Uniting passion with service
A Native of Kent, Washington, senior mechanical engineering student Hunter Printz has always had a passion for people and building things.
“I went on a mission trip to Charlotte, North Carolina, earlier this fall, but when the opportunity came about to go on an engineering mission trip, I was excited about integrating both the technical skills that I have learned in engineering and my passion for helping others,” said Printz.
Next week, Printz will spend his final spring break at Lipscomb working alongside a team of professional engineers, professors from the Raymond B. Jones College of Engineering and fellow engineering students in Trujillo, Honduras.
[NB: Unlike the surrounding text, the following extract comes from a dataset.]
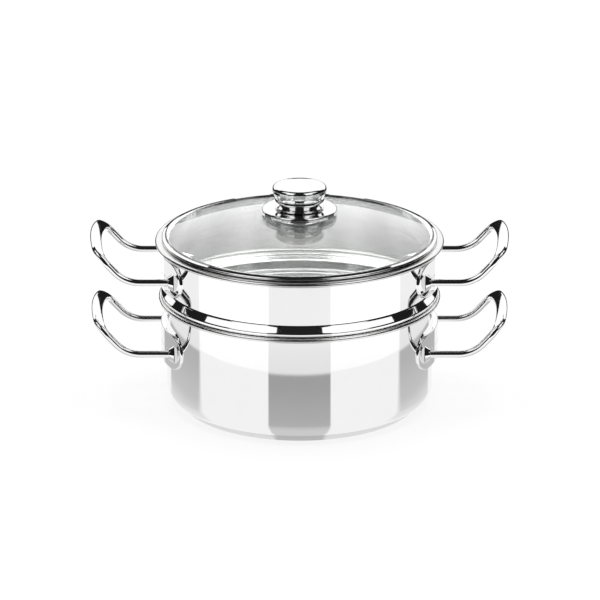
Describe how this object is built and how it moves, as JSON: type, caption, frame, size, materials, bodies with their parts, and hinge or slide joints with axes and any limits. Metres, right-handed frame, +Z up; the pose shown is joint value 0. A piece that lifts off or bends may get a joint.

During the week, the team will help survey and prepare the worksite for a playground and bridge at Little Hands, Big Hearts, a school for children with physical and mental disabilities. This summer, Lipscomb’s Peugeot Center for Engineering Missions and engineering firm Barge, Waggoner, Sumner and Cannon, will send a second team to install the adaptive playground as well as a suspension bridge to allow handicapped children to access one of the buildings.
“On this trip we have the ability to bring new resources to a community in order to help handicapped children develop new skills,” said Printz. “I am looking forward to getting to know the people in this community and using the gifts I’ve been given to help others who are in need.”
Lipscomb Missions exists to recruit, train and send short-term mission teams, equipping our community with a hands-on understanding of God’s world-wide mission. Its mission’s staff and team leaders spend countless hours encouraging and equipping more nearly 1,000 participants each year, who spread the love God through 60 different mission opportunities around the world.